Frequently Asked Questions
Did banks literally move 18 million BTC into shadow lenders?
No public primary source reviewed here shows an on-chain transfer of 18 million BTC from banks to shadow lenders. The supportable interpretation is a dollar-value comparison: bank exposure to nonbank lenders has reached a scale that commentators compare with the value of roughly 18 million BTC.
How large is bank lending to nondepository financial institutions?
The Congressional Research Service said on April 23, 2024 that Federal Reserve data showed bank loans and leases to non-depository financial institutions doubled from $500 billion in January 2019 to $1 trillion in January 2024. The FDIC said in February 2026 that this remained the fastest-growing bank loan segment since the global financial crisis.

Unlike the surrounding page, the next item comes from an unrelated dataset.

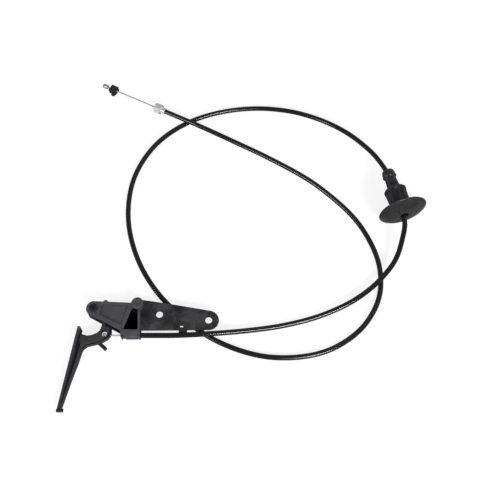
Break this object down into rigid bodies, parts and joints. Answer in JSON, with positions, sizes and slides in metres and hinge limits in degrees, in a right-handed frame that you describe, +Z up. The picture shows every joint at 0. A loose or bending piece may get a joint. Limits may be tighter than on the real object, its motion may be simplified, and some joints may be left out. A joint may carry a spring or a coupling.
{
  "type": "hood release cable",
  "caption": "Hood release cable: pull lever in a bracketed housing, sheathed cable in a loop with a firewall grommet, and a ferrule, clip and nipple at the latch end.",
  "frame": {"origin": "on the floor, under the middle of the lever assembly: lever, housing, bracket, pin, rivet and the lever end of the wire", "axes": "+X from the lever towards the bracket's outer end, +Y from the lever's grip towards its pivot, +Z up, square to the bracket's plate"},
  "size_m": [0.3414, 0.3625, 0.0476],
  "materials": {
    "housing": "moulded black-grey nylon, fine satin texture",
    "bracket": "black electro-coat on pressed steel, slightly uneven",
    "rivet": "black-coated steel, worn towards grey on the face",
    "pin": "black-coated steel",
    "retainer": "bright zinc-plated spring steel",
    "lever": "moulded black nylon, satin",
    "end_cap": "moulded black-grey nylon",
    "lever_nipple": "die-cast zinc, bright",
    "wire_lever_end": "stranded galvanised steel wire",
    "conduit": "black extruded sheath, finely ribbed by the wire coil under it",
    "grommet": "black moulded rubber, satin",
    "ferrule": "bright zinc-plated steel",
    "wire_latch_end": "stranded galvanised steel wire",
    "clip": "black moulded nylon",
    "latch_nipple": "die-cast zinc, dull at its edges"
  },
  "bodies": {
    "root": {"lever_housing": "housing", "mounting_bracket": "bracket", "housing_rivet": "rivet", "pivot_pin": "pin", "pin_retainer": "retainer", "conduit_end_cap": "end_cap", "conduit": "conduit", "firewall_grommet": "grommet", "latch_ferrule": "ferrule"},
    "lever": {"release_lever": "lever"},
    "lever_wire": {"inner_wire_lever_end": "wire_lever_end", "lever_nipple": "lever_nipple"},
    "latch_wire": {"inner_wire_latch_end": "wire_latch_end", "wire_clip": "clip", "latch_nipple": "latch_nipple"}
  },
  "joints": [
    {"name": "lever_pivot", "type": "hinge", "parent": "root", "child": "lever", "pos_m": [-0.0451, 0.0425, 0.008], "axis": [0, 0, -1], "range_deg": [0, 35]},
    {"name": "lever_wire_pull", "type": "slide", "parent": "root", "child": "lever_wire", "axis": [-1, 0, 0], "range_m": [0, 0.016]},
    {"name": "latch_wire_pull", "type": "slide", "parent": "root", "child": "latch_wire", "axis": [0.8792, -0.474, 0.049], "range_m": [0, 0.016]}
  ],
  "couplings": [
    {"joint": "lever_wire_pull", "follows": "lever_pivot", "m_per_rad": 0.0261},
    {"joint": "latch_wire_pull", "follows": "lever_pivot", "m_per_rad": 0.0261}
  ]
}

Why do regulators compare this trend with 2008?
The comparison is about structure, not identical instruments. In both periods, credit risk grows outside traditional banks while banks still provide funding, liquidity, or counterparty support. Regulators worry that this interconnectedness can transmit stress quickly if nonbanks face losses, redemptions, or refinancing pressure.
What counts as a shadow lender or nonbank financial institution?
The category includes private credit funds, finance companies, mortgage lenders, hedge funds, broker-dealers, securitization vehicles, and other entities that provide financial intermediation without taking insured deposits like a bank. Definitions vary by source, but the common feature is credit activity outside the core banking model.
Does this have direct implications for Bitcoin markets?
Indirectly, yes. A shock in private credit or broader shadow banking can tighten liquidity across risk assets, including Bitcoin, even if the exposure itself is off-chain. The mechanism would be broader deleveraging, tighter funding conditions, and forced asset sales rather than a direct bank transfer of BTC.
Disclaimer: This article is for informational purposes only and should not be treated as investment, legal, or risk-management advice. Readers should verify source documents independently and distinguish between literal asset transfers and value-based comparisons.